Note that in all these cases discussed so far, the real problem is with the wood surface and not the adhesive.
It is probably no surprise that when we apply pressure, we squeeze out the excess adhesive (assuming the adhesive is not too cold, thick, or partially cured already). It is common to see operations use plenty of adhesive, “just in case,” and then count on the pressure squeezing out 100% of the excess. This means that squeeze out is a high quality event. But with larger, wider joints, it is critical that the adhesive be thin enough to move out—a long (maybe impossible?) path for large joints. So, excessive adhesive is good, but let’s not get carried away.
As just mentioned, we are concerned about the viscosity of the adhesive. The biggest factor affecting viscosity is temperature. Many operations maintain the adhesive at a constant temperature year round, 24/7…a great idea. But, remember to also keep the wood temperature constant as well…cold wood can quickly cool and thicken the adhesive.
Now, if for some reason after the initial pressure is applied, the pressure is then reduces even a little bit, there will be some places where the joint opens up (microscopic level) and the joint is short on adhesive (a microscopic gap), so the strength drops substantially. So, it is critical to NEVER LET THE PRESSURE DROP EVEN A SLIGHT BIT, especially initially.

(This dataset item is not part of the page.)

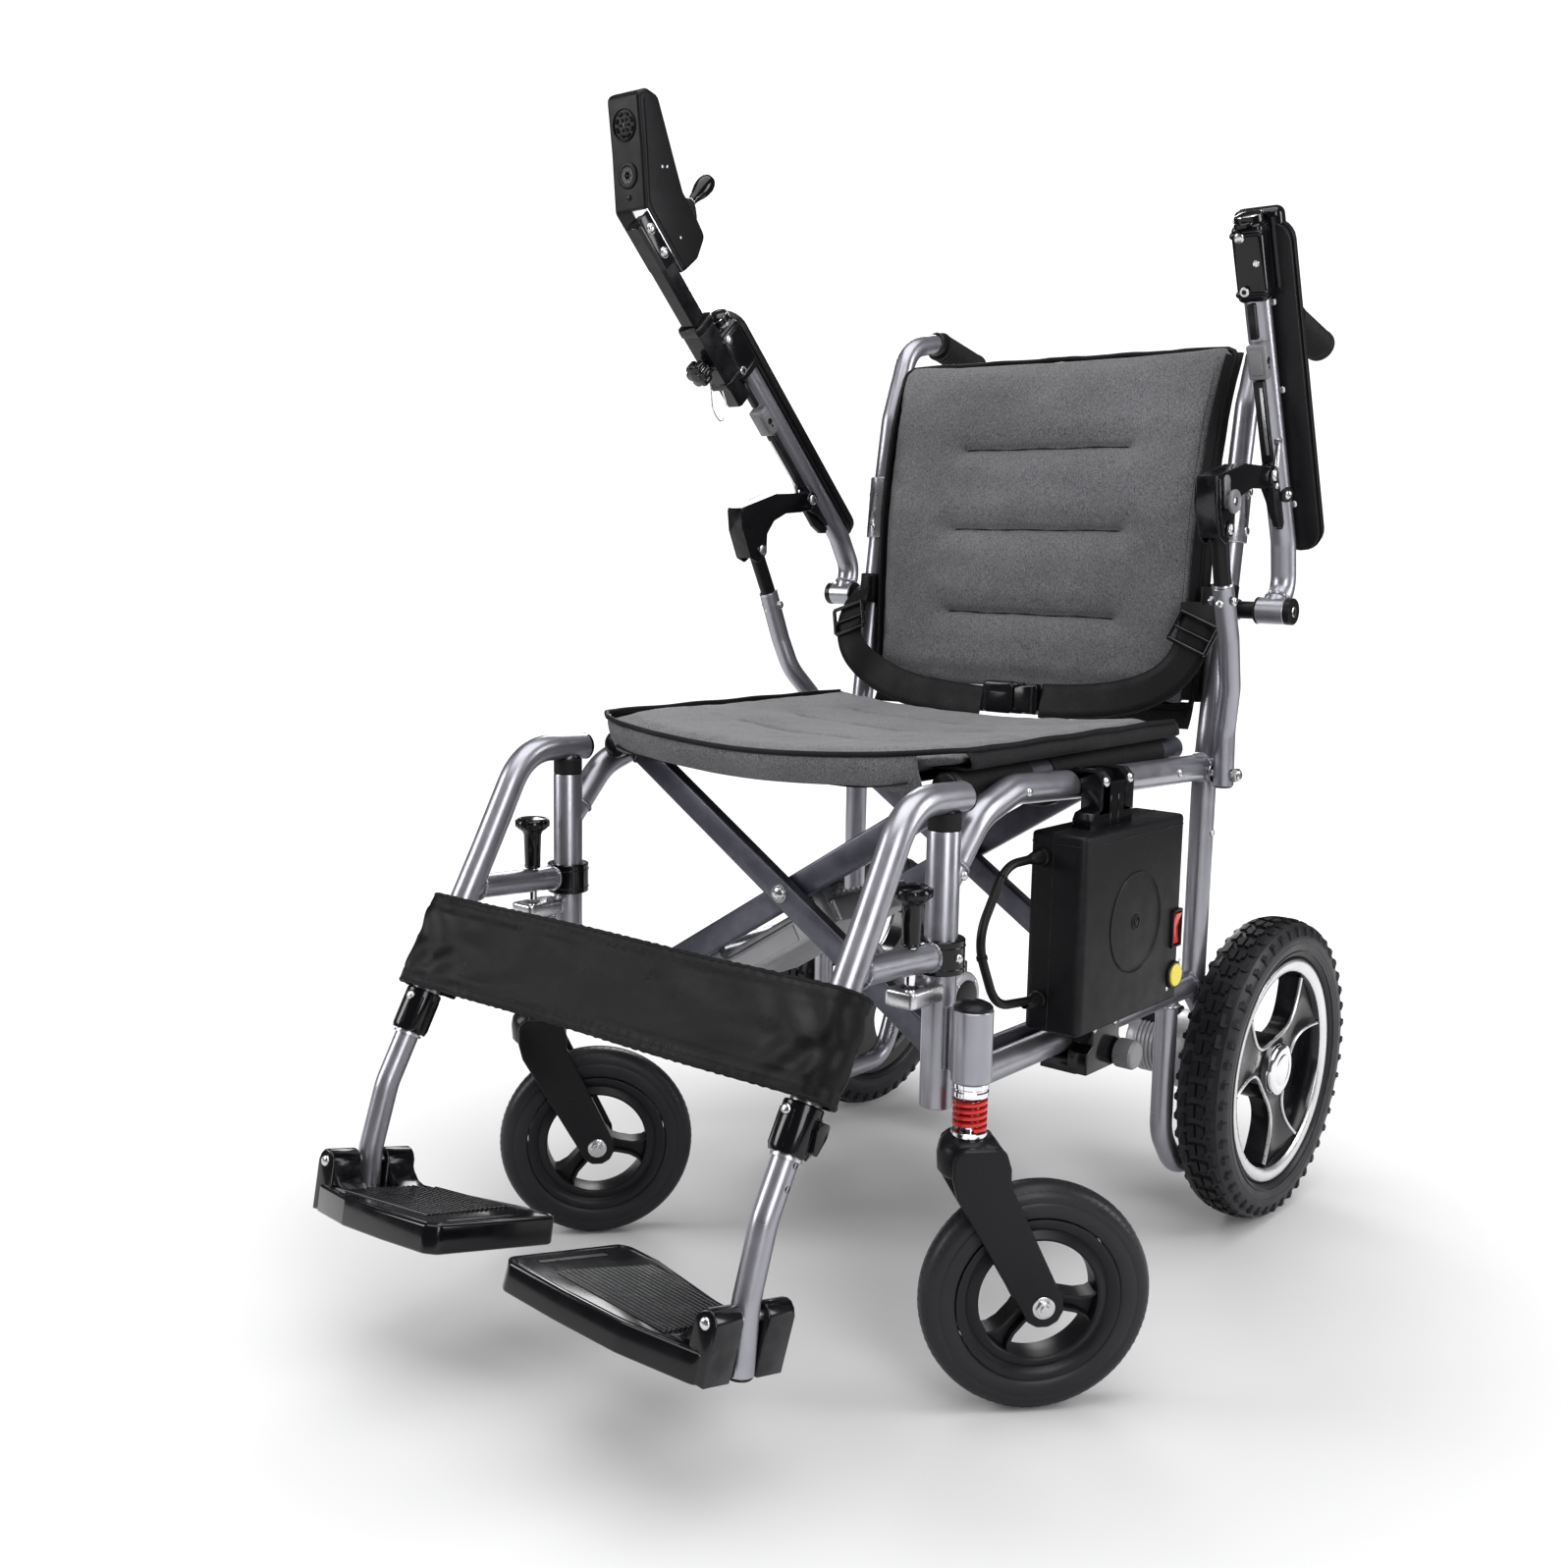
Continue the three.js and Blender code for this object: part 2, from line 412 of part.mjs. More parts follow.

However, as the joint cures more and more, then the pressure can be dropped without such a big negative effect. (Of course, increasing the pressure after the adhesive starts to sure is also a dumb idea.)
Two points: If using manually tightened clamps, it is better to tighten them maybe 80% initially and then go through moments later and final tighten them all. If you go 100% right at the start, the wood can shift as others are tightened and the joint might open in some spots. Second, with hydraulic or pneumatic pressure, I have seen the pressure come on, close the clamps, and then drop slightly (various reasons why this happens) within a few seconds or longer. The initial appropriate high pressure squeezed out the excess adhesive, so when the joint re-opened, there was not enough adhesive in the joint area any more to make a strong joint.
Read it all Gene, Understand the perfect "most wood working adhesives require the two surfaces to be between 0.002 and 0.006” apart"
Oh yeah. I forgot to answer the question. Thanks for the reminder.
You can have too little pressure, but it is very hard to have too much pressure for exactly the reason you stated. We can starve a joint by not using enough adhesive or by letting is pre-cure or by having too thin an adhesive. If we have an RF curing process, the lack of adhesive also means different heating and curing for the rest of the joint.
Now if we use pressure to also bend the crooked pieces flat, we have two issues...a lot of the area will be low on adhesive, but when we release the pressure, the bent piece that we are holding straight will try to bend back to its original shape. This puts a lot of stress onto joint, so the amount of stress left before we get a failure is very low...and so the joint breaks at low external stress levels.